Triangulating Instrumentalist, Technicist, And Formalist Academic, Approaches to Cinematic Lighting Semiotics
Keywords:
film studiesAbstract
As a practicing cinematographer and lighting technician initially trained at a private South African tertiary education institution specializing in film and performance, and now enrolled at a state-funded South African university for a Master’s in Creative Media Production study, I have recognized a curriculum deficit relating to lighting application versus academic discourse on this topic. On the premise that semiotic quality should be a key consideration when it comes to filmmakers’ lighting choices, in my current study I aim to contribute to the development of a holistic approach to cinematic lighting semiotics education to help unleash the full communicative potential of lighting. I am triangulating three approaches to meaning making through cinematic lighting: the instrumentalist approach of selected standard pedagogic texts for cinematography students; the technicist approach of craft literature as emblematized in American Cinematographer; and the more formalist approach of film semiotics theorization pertaining to light and shadow.
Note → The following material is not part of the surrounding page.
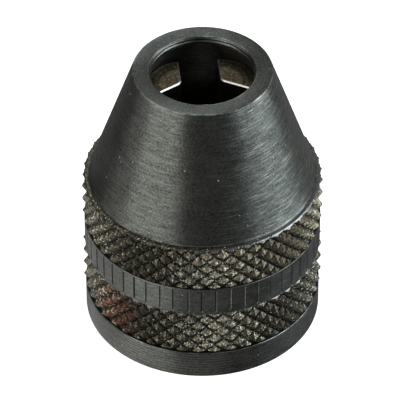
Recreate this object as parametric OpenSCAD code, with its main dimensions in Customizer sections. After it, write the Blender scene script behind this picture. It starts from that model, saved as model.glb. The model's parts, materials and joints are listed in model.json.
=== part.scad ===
// Keyless three-jaw drill chuck for a small rotary tool.
// The origin is the centre of the sleeve's rear rim and +Z runs along the chuck's axis to the nose.
// Rest is fully open. Turning the sleeve clockwise, seen from the nose, screws the spindle body
// forward in it, and the sleeve's inner taper then squeezes the three jaws together.

/* [Sleeve outside] */
// Diameter over the tips of the knurls
knurl_d = 17.4; // [17.2:0.05:17.8]
// Diameter of the two plain bands
band_d = 17.1; // [16.8:0.05:17.2]
// Diameter of the nose face
nose_d = 9.9; // [9.7:0.05:10.2]
// Diameter of the foot of the nose cone
cone_d = 16.4; // [16.2:0.05:16.8]
// Overall height, rear rim to nose face
sleeve_h = 21.5; // [21.3:0.1:22]
// Height of the foot of the nose cone
cone_z = 12.05; // [11.9:0.05:12.2]
// Height of the lower edge of the upper knurl
upper_knurl_z = 8.4; // [8.2:0.05:8.6]
// Height of the upper edge of the lower knurl
lower_knurl_top_z = 6.1; // [5.9:0.05:6.3]
// Height of the lower edge of the lower knurl
lower_knurl_z = 2.3; // [2.1:0.05:2.5]

/* [Mouth and taper] */
// Diameter of the hole in the nose, inside its broken edge
mouth_d = 7.26; // [7.2:0.02:7.5]
// Length of the straight land inside the nose
land_l = 0.5; // [0.4:0.05:0.7]
// Half angle of the taper that closes the jaws
taper_angle = 19.2; // [18.5:0.1:19.5]

/* [Sleeve thread] */
// Pitch diameter of the thread between sleeve and body
drive_thread_d = 13.35; // [13:0.05:13.6]
// Pitch of the thread between sleeve and body
drive_pitch = 1; // [0.75:0.25:1]
// Turns of the sleeve from fully open to fully closed
closing_turns = 4.45; // [4:0.05:4.5]

/* [Spindle body] */
// Minor diameter of the spindle thread, M8 x 0.75
spindle_bore_d = 7.188; // [7.18:0.002:7.2]
// Height of the body's rear face
body_z = 1.65; // [1.6:0.05:1.8]
// Height of the body's front face
body_top_z = 9; // [8.9:0.05:9.1]
// Diameter of the plain spigot at the body's front
spigot_d = 11.8; // [11.4:0.1:11.8]
// Diameter of the hole that a long shank can pass through
shank_hole_d = 3.8; // [3.6:0.1:4]
// Thickness of the thrust washer
washer_t = 0.8; // [0.7:0.05:0.9]

/* [Jaws] */
// Height of the jaws' front faces when open
jaw_top_z = 19.85; // [19.7:0.05:20]
// Opening between the jaw tips when open
jaw_open_d = 3.4; // [3.4:0.05:3.5]
// Direction of the first jaw, degrees from +X
jaw_angle = 36; // [0:1:119]
// Gap left between neighbouring jaws when closed
jaw_gap = 0.1; // [0.06:0.02:0.2]
// Running clearance on the taper
taper_clearance = 0.04; // [0.03:0.01:0.06]

/* [Springs and ring] */
// Outer diameter of a jaw spring
spring_d = 1.3; // [1.2:0.05:1.4]
// Wire diameter of a jaw spring
wire_d = 0.2; // [0.15:0.01:0.22]
// Depth of the spring holes in the jaws' sides
spring_hole_depth = 1.3; // [1.2:0.05:1.4]
// Thickness of the retaining ring
ring_t = 0.7; // [0.6:0.05:0.75]
// Gap between the ends of the retaining ring
ring_gap = 2.4; // [2:0.1:3]

/* [Hidden] */
$fn = 96;

blued = [0.22, 0.24, 0.24];
bright = [0.62, 0.6, 0.55];
grey = [0.45, 0.46, 0.48];
run = 0.05;                     // running clearance of the drive thread
edge = 0.15;                    // small broken edges
jaw_count = 3;
jaw_pitch = 360 / jaw_count;

// Radii and heights of the inside of the sleeve
mouth_r = mouth_d / 2;
drive_r = drive_thread_d / 2;
drive_minor_r = drive_r - 0.325 * drive_pitch - run;
taper_top_z = sleeve_h - land_l;
taper_foot_z = taper_top_z - (drive_r + run - mouth_r) / tan(taper_angle);
entry_r = drive_r + 0.325 * drive_pitch + 0.1;
groove_r = entry_r + 0.4;
groove_h = ring_t + 0.1;
groove_z = body_z - groove_h;

// Travel of the sleeve along the body, and of each jaw towards the axis
sleeve_travel = closing_turns * drive_pitch;
jaw_travel = sleeve_travel * tan(taper_angle);

// Jaws, in their closed place and at their open height
jaw_z = body_top_z + washer_t;
jaw_tip_r = jaw_open_d / 2 - jaw_travel;
jaw_back_r = drive_minor_r - jaw_travel - run;
jaw_nose_r = mouth_r - (jaw_top_z + sleeve_travel - taper_top_z) * tan(taper_angle)
           - taper_clearance / cos(taper_angle);
jaw_shoulder_z = jaw_top_z - (jaw_back_r - jaw_nose_r) / tan(taper_angle);
spring_z = jaw_z + 2.2;
spring_reach = 3.2;             // distance of a spring from the axis when the jaws are closed
spring_hole_r = spring_d / 2 + 0.1;
jaw_side_gap = jaw_gap + 2 * jaw_travel * sin(jaw_pitch / 2);
spring_length = jaw_side_gap + 2 * spring_hole_depth - 0.04;

// Knurled outer sleeve: grip bands, nose cone, taper, thread bore and ring groove in one piece
module sleeve() {
    color(blued)
    difference() {
        rotate_extrude() sleeve_outline();
        rotate_extrude() sleeve_hollow();
    }
}

module sleeve_outline() {
    polygon([
        [0, 0],
        [band_d / 2 - edge, 0],
        [band_d / 2, edge],
        [band_d / 2, lower_knurl_z],
        [knurl_d / 2, lower_knurl_z],
        [knurl_d / 2, lower_knurl_top_z],
        [band_d / 2, lower_knurl_top_z],
        [band_d / 2, upper_knurl_z],
        [knurl_d / 2, upper_knurl_z],
        [knurl_d / 2, cone_z - edge / 2],
        [knurl_d / 2 - edge / 2, cone_z],
        [cone_d / 2, cone_z],
        [nose_d / 2 + edge / 2, sleeve_h - 1.5 * edge],
        [nose_d / 2 - edge / 2, sleeve_h],
        [0, sleeve_h]
    ]);
}

module sleeve_hollow() {
    polygon([
        [0, -1],
        [entry_r + 2 * edge + 1, -1],
        [entry_r, 2 * edge],
        [entry_r, groove_z],
        [groove_r, groove_z],
        [groove_r, body_z],
        [entry_r, body_z],
        [drive_r + run, body_z + entry_r - drive_r],
        [drive_r + run, taper_foot_z],
        [mouth_r, taper_top_z],
        [mouth_r, sleeve_h - edge],
        [mouth_r + edge, sleeve_h],
        [mouth_r + edge, sleeve_h + 1],
        [0, sleeve_h + 1]
    ]);
}

// Body that screws onto the tool's spindle and carries the drive thread outside
module spindle_body() {
    color(grey)
    difference() {
        rotate_extrude() polygon([
            [0, body_z],
            [drive_r - 2 * edge, body_z],
            [drive_r, body_z + 2 * edge],
            [drive_r, thread_end_z() - 2 * edge],
            [drive_r - 2 * edge, thread_end_z()],
            [spigot_d / 2, thread_end_z()],
            [spigot_d / 2, body_top_z],
            [0, body_top_z]
        ]);
        spindle_bore();
    }
}

// The drive thread stops short of the taper when the sleeve is wound right back
function thread_end_z() = taper_foot_z - sleeve_travel - 2 * edge;

module spindle_bore() {
    lead = spindle_bore_d / 2 + 0.5;
    drill_z = body_top_z - 1.4;
    translate([0, 0, body_z - 1])
        cylinder(d = spindle_bore_d, h = drill_z - body_z + 1);
    translate([0, 0, body_z - 0.01])
        cylinder(r1 = lead, r2 = spindle_bore_d / 2, h = 0.5);
    translate([0, 0, drill_z - 0.001])
        cylinder(d1 = spindle_bore_d, d2 = shank_hole_d, h = 1);
    translate([0, 0, drill_z])
        cylinder(d = shank_hole_d, h = 3);
}

// Hardened washer between the body and the backs of the jaws
module thrust_washer() {
    color(bright)
    translate([0, 0, body_top_z])
    difference() {
        cylinder(d = spigot_d, h = washer_t);
        translate([0, 0, -1]) cylinder(d = shank_hole_d, h = washer_t + 2);
    }
}

// Split ring in the sleeve's groove that stops the body from unscrewing at the rear
module retaining_ring() {
    color(bright)
    translate([0, 0, groove_z + 0.05])
    difference() {
        cylinder(r = groove_r - run, h = ring_t);
        translate([0, 0, -1]) cylinder(r = drive_r - 0.5, h = ring_t + 2);
        rotate(105) translate([drive_r, 0, ring_t / 2])
            cube([4, ring_gap, ring_t + 2], center = true);
    }
}

// One jaw lying along +X, in its closed place: a third of a turned cone with a flat tip
module closed_jaw() {
    wall = jaw_gap / 2;
    far = 3 * jaw_back_r;
    half = jaw_pitch / 2;
    difference() {
        intersection() {
            rotate_extrude() polygon([
                [0, jaw_z],
                [jaw_back_r - edge, jaw_z],
                [jaw_back_r, jaw_z + edge],
                [jaw_back_r, jaw_shoulder_z],
                [jaw_nose_r + edge * tan(taper_angle), jaw_top_z - edge],
                [jaw_nose_r - edge, jaw_top_z],
                [0, jaw_top_z]
            ]);
            translate([wall / sin(half), 0, jaw_z - 1])
                linear_extrude(jaw_top_z - jaw_z + 2)
                    polygon([
                        [0, 0],
                        [far * cos(half), -far * sin(half)],
                        [far, 0],
                        [far * cos(half), far * sin(half)]
                    ]);
            translate([jaw_tip_r, -far, jaw_z - 1])
                cube([far, 2 * far, jaw_top_z - jaw_z + 2]);
        }
        for (side = [-1, 1])
            rotate(side * half)
                translate([spring_reach, 0, spring_z])
                    rotate([side * 90, 0, 0])
                        cylinder(r = spring_hole_r, h = wall + spring_hole_depth);
    }
}

module jaw(number) {
    color(bright)
    rotate(jaw_angle + (number - 1) * jaw_pitch)
        translate([jaw_travel, 0, 0])
            closed_jaw();
}

// Spring between one jaw and the next, reaching into both blind holes: the tube that its coil fills
module jaw_spring(number) {
    color(grey)
    rotate(jaw_angle + (number - 0.5) * jaw_pitch)
        translate([spring_reach + jaw_travel * cos(jaw_pitch / 2), 0, spring_z])
            rotate([90, 0, 0])
                difference() {
                    cylinder(d = spring_d, h = spring_length, center = true);
                    cylinder(d = spring_d - 2 * wire_d, h = spring_length + 1, center = true);
                }
}

sleeve();
spindle_body();
thrust_washer();
retaining_ring();
jaw(1);  // jaw_1
jaw(2);  // jaw_2
jaw(3);  // jaw_3
jaw_spring(1);  // jaw_spring_1
jaw_spring(2);  // jaw_spring_2
jaw_spring(3);  // jaw_spring_3
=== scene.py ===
"""Small keyless drill chuck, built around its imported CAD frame.

Lengths are in metres, and angles in radians except in PANELS. +Z is the chuck's axis, towards
the nose, and the origin is the centre of the sleeve's rear rim.
"""
import json
import math

import bmesh
import bpy
import numpy as np
from bpy.props import FloatProperty, FloatVectorProperty, IntProperty, PointerProperty
from bpy.types import Operator, Panel, PropertyGroup
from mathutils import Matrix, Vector


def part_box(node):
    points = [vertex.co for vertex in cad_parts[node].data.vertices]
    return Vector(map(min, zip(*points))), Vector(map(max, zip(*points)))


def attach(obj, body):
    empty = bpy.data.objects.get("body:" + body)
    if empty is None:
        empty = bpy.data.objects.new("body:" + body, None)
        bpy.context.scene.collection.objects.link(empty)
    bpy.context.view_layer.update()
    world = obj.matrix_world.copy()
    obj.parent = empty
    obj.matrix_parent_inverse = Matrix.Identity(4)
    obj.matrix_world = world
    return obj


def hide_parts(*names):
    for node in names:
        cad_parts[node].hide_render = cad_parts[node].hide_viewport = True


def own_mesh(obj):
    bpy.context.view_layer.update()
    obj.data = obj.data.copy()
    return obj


bl_info = {
    "name": "Keyless drill chuck",
    "version": (1, 0, 0),
    "blender": (4, 5, 0),
    "location": "3D View > Sidebar > Drill chuck",
    "description": "Makes the pieces, finishes and studio of a small keyless drill chuck",
    "category": "Add Mesh",
}

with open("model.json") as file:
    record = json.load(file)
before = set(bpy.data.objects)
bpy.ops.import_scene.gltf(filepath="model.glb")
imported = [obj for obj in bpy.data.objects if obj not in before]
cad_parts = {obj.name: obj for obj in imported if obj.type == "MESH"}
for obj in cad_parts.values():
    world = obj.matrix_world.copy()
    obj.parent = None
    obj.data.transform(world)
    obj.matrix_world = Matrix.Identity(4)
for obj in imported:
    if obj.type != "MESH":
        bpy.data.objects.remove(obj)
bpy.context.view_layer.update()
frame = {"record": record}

MM = 0.001
SLEEVE_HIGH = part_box("sleeve")[1]
BODY_LOW, BODY_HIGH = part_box("spindle_body")
WASHER_LOW, WASHER_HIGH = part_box("thrust_washer")
RING_LOW, RING_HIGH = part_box("retaining_ring")
JAW_LOW, JAW_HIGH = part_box("jaw_1")
SPRING_LOW, SPRING_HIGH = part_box("jaw_spring_1")
JOINTS = {joint["name"]: joint for joint in frame["record"]["behaviour"]["joints"]}
JAW_TRAVEL = JOINTS["jaw_1_slide"]["range_m"][1]
BODY_TRAVEL = JOINTS["body_feed"]["range_m"][1]
JAW_DIRECTIONS = [-np.array(JOINTS[f"jaw_{n}_slide"]["axis"]) for n in (1, 2, 3)]
SPRING_DIRECTIONS = [-np.array(JOINTS[f"jaw_spring_{n}_slide"]["axis"]) for n in (1, 2, 3)]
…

Creating a framework based on such synthesis stands to help augment curricula, and to this end I will also be developing a student booklet as well as applying the framework in a practical reshoots of three key scenes from F. W. Murnau’s Nosferatu (1922). This latter will in effect recast this piece of Weimar cinema in a modern light – demonstrating in the process what can be done when modern technologies are applied to filmmaking in a semiotically deliberate, theoretically astute manner. This presentation concentrates on how I developed the synthesized framework and what it entails.